In the light of the SEBI chairperson’s conflict of interests, it not only appears to be a “glaring, wilful and deliberate inaction” on the part of the regulator but a calculated cover up operation. This warrants a transfer of the investigation to a SIT or the CBI. The role of the current SEBI chairperson and IIFL Wealth & Asset Management Limited (360 One) in all investigative matters related to the Adani group companies since 2018 also needs to be brought under the probe’s ambit.

Other conflicts

Hindenburg has also raised concerns over the SEBI chairperson’s shareholding in two consulting companies, namely India-based Agora Advisory and Singapore-based Agora Partners. Madhabi and Dhaval Buch’s clarification that these companies “became immediately dormant on her appointment with SEBI”, is prima facie false. The statement itself makes the self-contradictory claim that “after Dhaval retired from Unilever in 2019, he started his own consultancy practice through these companies” which allowed him to “work with prominent clients in the Indian industry”.

Madhabi Puri Buch had served as a whole time member of SEBI between April, 2017 and October, 2021 and was subsequently appointed as its chairperson in March 2022. Documents from India’s Corporate Affairs Ministry show Ms. Buch as the owner of 99% shares of Agora Advisory Private Limited as on March 31, 2024. This private company, active as on date, made over ₹3.6 crore in revenues between 2017 and 2024. The SEBI chairperson, who was a whole-time board member since 2017, has continued to occupy another office of profit, in violation of SEBI’s “Code on Conflict of Interests for Members of Board” (Section 5.1). This not only makes her position as SEBI chairperson untenable but also implicates the entire Board along with its appointing authority, for allowing such subversion of its own code of conduct. There should be an immediate disclosure of all the clients of the Agora Advisory Private Limited and Agora Partners and a probe into probable quid pro quo.

Hindenburg has also revealed that Dhaval Buch’s current employer, multinational private equity firm Blackstone, directly benefited from the SEBI chairperson’s aggressive promotion and regulatory decisions vis-a-vis Real Estate Investment Funds (REITs). In response, SEBI states that “the claim that promoting REITs…among various other asset classes by SEBI was only for benefiting one large multinational financial conglomerate, is inappropriate”.

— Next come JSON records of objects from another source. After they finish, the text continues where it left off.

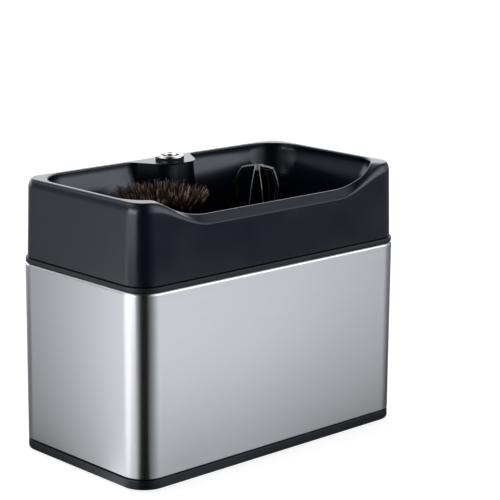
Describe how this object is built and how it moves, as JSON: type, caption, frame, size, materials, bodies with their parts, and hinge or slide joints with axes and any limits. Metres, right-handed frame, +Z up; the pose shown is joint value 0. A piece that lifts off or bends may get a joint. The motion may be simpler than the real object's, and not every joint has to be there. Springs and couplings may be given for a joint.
{
  "type": "motorised knock box",
  "caption": "Rectangular steel knock box with a lift-out grounds bin under a black top unit whose motor turns a bristle brush and a puck scraper.",
  "frame": {"origin": "middle of the footprint at bench height, under the rubber feet", "axes": "+X along the long side with the scraper at +X, +Y to the rear pillar, +Z up; the low lip faces -Y"},
  "size_m": [0.23, 0.125, 0.1847],
  "materials": {
    "black_abs": "satin moulded",
    "filled_nylon": "matte moulded",
    "liner_plastic": "satin moulded",
    "gloss_black": "polished moulded",
    "rubber": "matte",
    "brushed_stainless": "brushed",
    "plated_steel": "zinc plated",
    "polished_stainless": "polished",
    "bronze": "sintered, oiled",
    "copper_winding": "enamelled wire",
    "acetal": "natural moulded",
    "bristle": "cut bristle",
    "circuit_board": "solder resist"
  },
  "bodies": {
    "base": {"base_tray": "black_abs", "ballast_plate": "plated_steel", "steel_sleeve": "brushed_stainless", "base_screw_1": "plated_steel", "base_screw_2": "plated_steel", "base_screw_3": "plated_steel", "base_screw_4": "plated_steel", "rubber_foot_1": "rubber", "rubber_foot_2": "rubber", "rubber_foot_3": "rubber", "rubber_foot_4": "rubber"},
    "bin": {"grounds_bin": "liner_plastic"},
    "top_unit": {"top_housing": "black_abs", "gear_case": "filled_nylon", "gear_case_cover": "filled_nylon", "case_screw_1": "plated_steel", "case_screw_2": "plated_steel", "case_screw_3": "plated_steel", "case_screw_4": "plated_steel", "pillar_screw_1": "plated_steel", "pillar_screw_2": "plated_steel", "motor_can": "plated_steel", "motor_end_cap": "filled_nylon", "motor_cover": "filled_nylon", "brush_lower_bush": "bronze", "brush_upper_bush": "bronze", "scraper_lower_bush": "bronze", "scraper_upper_bush": "bronze", "brush_shaft_seal": "rubber", "scraper_shaft_seal": "rubber", "brush_idler_pin": "plated_steel", "scraper_idler_pin": "plated_steel", "button_bezel": "polished_stainless", "button_gasket": "rubber", "button_nut": "polished_stainless", "button_contact_block": "filled_nylon", "button_spring": "plated_steel", "control_board": "circuit_board", "dc_inlet": "filled_nylon", "dc_inlet_nut": "plated_steel", "motor_wire": "rubber"},
    "motor_rotor": {"motor_shaft": "plated_steel", "motor_armature": "copper_winding", "motor_pinion": "bronze"},
    "brush_idler": {"brush_idler_gear": "acetal"},
    "scraper_idler": {"scraper_idler_gear": "acetal"},
    "brush_head": {"brush_spindle": "plated_steel", "brush_gear": "acetal", "brush_plate": "filled_nylon", "brush_bristles": "bristle", "brush_screw": "plated_steel"},
    "scraper_head": {"scraper_spindle": "plated_steel", "scraper_gear": "acetal", "scraper_plate": "filled_nylon", "scraper_claw": "gloss_black", "scraper_screw": "plated_steel"},
    "power_button": {"button_cap": "polished_stainless"}
  },
  "joints": [
    {"name": "bin_lift", "type": "slide", "parent": "base", "child": "bin", "axis": [0, 0, 1], "range_m": [0, 0.12]},
    {"name": "unit_lift", "type": "slide", "parent": "bin", "child": "top_unit", "axis": [0, 0, 1], "range_m": [0, 0.08]},
    {"name": "brush_spin", "type": "hinge", "parent": "top_unit", "child": "brush_head", "pos_m": [-0.045, 0, 0.15], "axis": [0, 0, 1], "continuous": true},
    {"name": "scraper_spin", "type": "hinge", "parent": "top_unit", "child": "scraper_head", "pos_m": [0.03938, 0, 0.15], "axis": [0, 0, 1], "continuous": true},
    {"name": "brush_idler_spin", "type": "hinge", "parent": "top_unit", "child": "brush_idler", "pos_m": [-0.015, 0, 0.122], "axis": [0, 0, 1], "continuous": true},
    {"name": "scraper_idler_spin", "type": "hinge", "parent": "top_unit", "child": "scraper_idler", "pos_m": [0.015, 0, 0.122], "axis": [0, 0, 1], "continuous": true},
    {"name": "motor_spin", "type": "hinge", "parent": "top_unit", "child": "motor_rotor", "pos_m": [0, 0, 0.122], "axis": [0, 0, 1], "continuous": true},
    {"name": "power_press", "type": "slide", "parent": "top_unit", "child": "power_button", "axis": [0, 0, -1], "range_m": [0, 0.0015], "stiffness_N_per_m": 600, "springref_m": -0.0008, "deforming": ["button_spring"]}
  ],
  "couplings": [
    {"joint": "scraper_spin", "follows": "brush_spin", "ratio": 1.36},
    {"joint": "brush_idler_spin", "follows": "brush_spin", "ratio": -2.4286},
    {"joint": "scraper_idler_spin", "follows": "brush_spin", "ratio": -2.4286},
    {"joint": "motor_spin", "follows": "brush_spin", "ratio": 3.4}
  ]
}
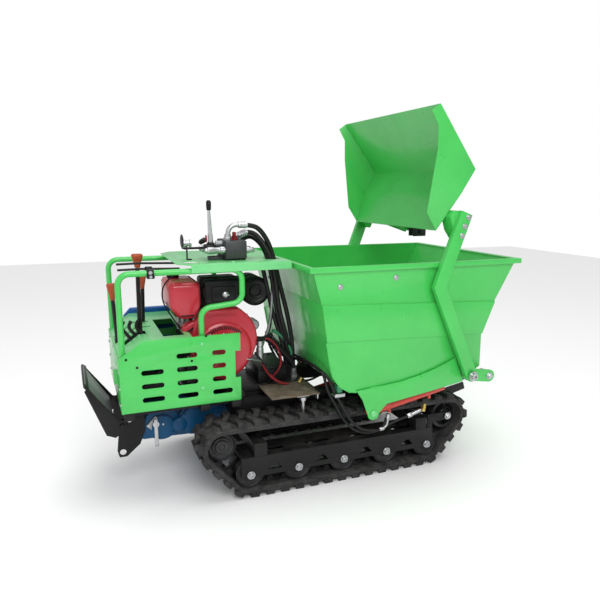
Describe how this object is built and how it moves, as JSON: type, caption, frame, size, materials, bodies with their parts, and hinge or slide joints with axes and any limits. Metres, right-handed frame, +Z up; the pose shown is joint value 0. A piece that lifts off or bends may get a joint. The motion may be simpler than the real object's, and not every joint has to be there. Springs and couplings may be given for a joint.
{
  "type": "tracked mini dumper",
  "caption": "Walk-behind tracked mini dumper with a tipping hopper, a self-loading shovel on two lift arms, an engine under a control deck and a folding step.",
  "frame": {"origin": "middle of the machine's length and width, on the ground", "axes": "+X forward towards the tipping end, +Y left, +Z up"},
  "size_m": [2.021, 1.012, 1.715],
  "materials": {
    "black_paint": "satin",
    "green_paint": "gloss",
    "red_paint": "gloss",
    "cylinder_red": "gloss",
    "gearbox_blue": "satin",
    "guard_blue": "gloss",
    "track_rubber": "matte",
    "hose_rubber": "matte",
    "cast_dark": "matte",
    "zinc_steel": "satin",
    "chrome_rod": "polished",
    "black_plastic": "matte",
    "tread_steel": "matte",
    "primer_brown": "matte"
  },
  "bodies": {
    "chassis": {"air_cleaner": "black_plastic", "battery": "black_plastic", "battery_stand": "black_paint", "battery_tray": "primer_brown", "belt_guard": "guard_blue", "chassis_frame": "black_paint", "console_cover": "green_paint", "control_deck": "green_paint", "control_valve": "cast_dark", "crossbeams": "black_paint", "drive_axle": "zinc_steel", "drive_sprocket_L": "cast_dark", "drive_sprocket_R": "cast_dark", "engine_block": "cast_dark", "engine_head": "cast_dark", "engine_shroud": "red_paint", "frame_tube_L": "green_paint", "frame_tube_R": "green_paint", "fuel_tank": "red_paint", "gear_flange": "zinc_steel", "gearbox": "gearbox_blue", "hopper_rests": "black_paint", "idler_L": "cast_dark", "idler_R": "cast_dark", "muffler": "black_paint", "rear_panel": "green_paint", "rubber_track_L": "track_rubber", "rubber_track_R": "track_rubber", "shift_levers": "black_paint", "side_panel_L": "green_paint", "side_panel_R": "green_paint", "starter_motor": "cast_dark", "step_bracket": "black_paint", "throttle": "black_plastic", "track_frame_L": "black_paint", "track_frame_R": "black_paint", "track_rollers_L": "cast_dark", "track_rollers_R": "cast_dark", "valve_hoses": "hose_rubber", "valve_lever": "chrome_rod"},
    "hopper_body": {"arm_pivot_L": "green_paint", "arm_pivot_R": "green_paint", "cylinder_bracket_L": "green_paint", "cylinder_bracket_R": "green_paint", "hopper": "green_paint", "lift_hoses_L": "hose_rubber", "lift_hoses_R": "hose_rubber"},
    "loader_arms": {"lift_arm_L": "green_paint", "lift_arm_R": "green_paint", "shovel": "green_paint"},
    "step_body": {"foot_step": "tread_steel"},
    "barrel_right": {"lift_barrel_R": "cylinder_red"},
    "barrel_left": {"lift_barrel_L": "cylinder_red"},
    "rod_right": {"lift_rod_R": "chrome_rod"},
    "rod_left": {"lift_rod_L": "chrome_rod"},
    "barrel_tip": {"tip_barrel": "cylinder_red"},
    "rod_tip": {"tip_rod": "chrome_rod"}
  },
  "joints": [
    {"name": "hopper_tip", "type": "hinge", "parent": "chassis", "child": "hopper_body", "pos_m": [0.81, 0, 0.4], "axis": [0, 1, 0], "range_deg": [0, 65]},
    {"name": "arm_lift", "type": "hinge", "parent": "hopper_body", "child": "loader_arms", "pos_m": [0.734, 0, 0.476], "axis": [0, -1, 0], "range_deg": [-120, 0]},
    {"name": "step_fold", "type": "hinge", "parent": "chassis", "child": "step_body", "pos_m": [-0.863, 0, 0.336], "axis": [0, -1, 0], "range_deg": [0, 58]},
    {"name": "lift_barrel_swing_right", "type": "hinge", "parent": "hopper_body", "child": "barrel_right", "pos_m": [0.224, -0.426, 0.34], "axis": [0, -1, 0], "range_deg": [-7, 0]},
    {"name": "lift_rod_slide_right", "type": "slide", "parent": "barrel_right", "child": "rod_right", "axis": [0.9827, 0, 0.1852], "range_m": [-0.21, 0]},
    {"name": "lift_barrel_swing_left", "type": "hinge", "parent": "hopper_body", "child": "barrel_left", "pos_m": [0.224, 0.426, 0.34], "axis": [0, -1, 0], "range_deg": [-7, 0]},
    {"name": "lift_rod_slide_left", "type": "slide", "parent": "barrel_left", "child": "rod_left", "axis": [0.9827, 0, 0.1852], "range_m": [-0.21, 0]},
    {"name": "tip_barrel_swing", "type": "hinge", "parent": "chassis", "child": "barrel_tip", "pos_m": [0.06, 0, 0.3], "axis": [0, -1, 0], "range_deg": [0, 12]},
    {"name": "tip_rod_slide", "type": "slide", "parent": "barrel_tip", "child": "rod_tip", "axis": [0.9772, 0, 0.2124], "range_m": [0, 0.19]}
  ],
  "couplings": [
    {"joint": "lift_barrel_swing_right", "follows": "arm_lift", "ratio": 0.05},
    {"joint": "lift_rod_slide_right", "follows": "arm_lift", "m_per_rad": 0.09492},
    {"joint": "lift_barrel_swing_left", "follows": "arm_lift", "ratio": 0.05},
    {"joint": "lift_rod_slide_left", "follows": "arm_lift", "m_per_rad": 0.09492},
    {"joint": "tip_barrel_swing", "follows": "hopper_tip", "ratio": 0.16154},
    {"joint": "tip_rod_slide", "follows": "hopper_tip", "m_per_rad": 0.15655}
  ]
}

Thus, there is neither a denial of SEBI chairperson’s promotion of REITs nor of the fact that her husband’s employer, Blackstone, made thousands of crores in profit through three out of four REIT IPOs, that have been approved by SEBI till date. The Securities and Exchange Board of India Act, 1992 mandates SEBI to protect the interests of the investors, and promote the development of and regulate the securities market. Promoting individual asset classes like REITs is not a function of SEBI, as defined under the laws. Rather, such favouritism towards a specific asset class by SEBI chairperson, particularly when her spouse is employed in a major player benefiting from such preferential treatment, amounts to a possible violation of the Securities and Exchange Board of India (Terms and Conditions of Service of Chairman and Members) Rules, 1992.

The SEBI Rules prohibit the chairperson or whole-time members to have any financial or other interests which are likely to prejudicially affect their functioning.

What next?

The conflicts of interests vis-a-vis the SEBI chairperson are borne out through her own statements and actions, which is why SEBI’s citation of Hindenburg’s own conflict of interest in the matter as a short-seller in order to undermine the latter’s revelations, does not hold much water. They must be addressed systemically in order to restore the regulator’s credibility.

There has been a surge in retail investor participation in the Indian securities market in the past few years. The latest Economic Survey estimated that around 20% of Indian households may now be channelling their household savings into the financial markets. A compromised securities market regulator only enhances the risks to their financial security and overall financial stability.

Prasenjit Bose is an economist and activist.